Staff and students think that standardized testing puts too much pressure on students


Credit: Gracie Goschke

Students in James Bellwares Career and College Readiness do a worksheet to learn about different organizations they can join after highschool. They looked at the National Guard, Peace Corps, and Teach for America.

Leah Sparks, Guest Writer

It’s a normal Wednesday at Loy Norrix, except for the fact that students are taking the English portion of the Horizon standardized test in math class. 

A survey done by the Council of the Great City Schools featured in the Washington Post showed that the typical sophomore takes an average of 10.5 standardized tests during their 10th grade year. 

Sophomore Leland Wagner feels that taking these tests can contribute to comparing students based on who does the best and that this can have a negative effect on students for a lifetime. 

“Standardized testing can create a very competitive environment in schools because people like to compare and contrast everybody’s everything,” Wagner said. “People are very different and can’t always be based off of their testing scores. It’s not fair to all the students.”

Loy Norrix teacher James Johnson thinks that standardized testing can be limiting to the way students learn and also the way teachers teach the material. 

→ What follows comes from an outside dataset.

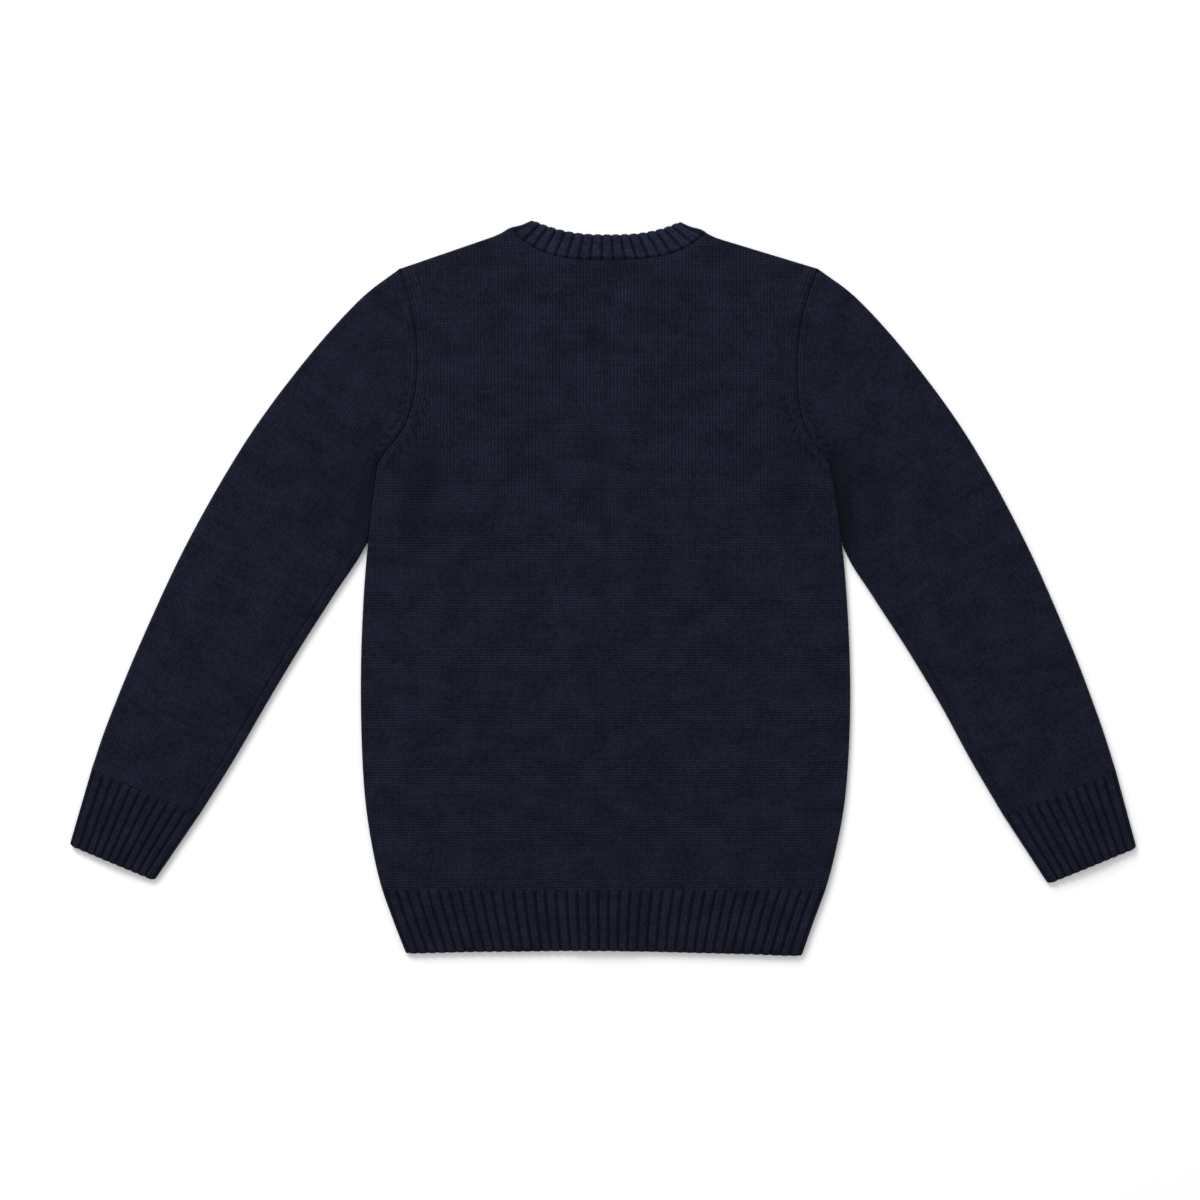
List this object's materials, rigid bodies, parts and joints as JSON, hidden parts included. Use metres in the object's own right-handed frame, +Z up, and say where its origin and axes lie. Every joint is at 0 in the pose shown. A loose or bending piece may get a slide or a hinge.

“I think it puts a lot of pressure on students, and it gives the impression that there’s like one right answer for things instead of teaching students how to think and how to evaluate different info that might all be correct. It gives students the impression that the end goal is like a score on an exam where there is one right answer,” continued Johnson. 

“It also puts pressure on teachers to plan to help students prepare for those tests. There’s a phrase like ‘teach to the test’ and so that means that I’m more limited in what I’m teaching you,” Johnson said. 

Sophomore Isabella Johnson is very worried about taking the SAT in her junior year. She feels that making one test determine your whole future is very unfair and puts too much pressure on people. 

“A test can only show so much because it’s only one test,” said Johnson. “One test cannot show all of your knowledge. It was just one day with one test that you were probably really stressed about.”

Senior Connor Rafferty is grateful that colleges and universities use SAT and ACT scores less in the application process. He thinks that they aren’t very important in the span of a student’s life and life after school. 

“Really the only thing that should matter in the application process is your transcript because it shows how you did in high school. One day of testing is a snippet of your high school life whereas your transcript shows everything,” said Rafferty. 

According to a 2016 report by Harvard Graduate School of Education student Christina Simpson, “Standardized testing may even correlate to self-deprecation and may also be one of the primary factors of mental health struggles.” 

High school students spend anywhere from 10 to 25 hours taking standardized tests, and this time spent is taking a major toll on their mental health. 

Sophomore Nahir Ortega thinks that we could be working on other projects or learning something else. 

“I would prefer not to spend all my time testing. We’re not here for a long time, we’re here for a good time,” said Ortega. 

Spending your high school career testing can push someone away from fulfilling their dreams. Many students feel that standardized testing can make them feel like less of a person than they are because of their disappointing scores. 

Changes could be made to the Michigan requirements on standardized testing. Schools need to help build students’ self-esteem instead of slowly degrading their mental health by taking these standardized tests.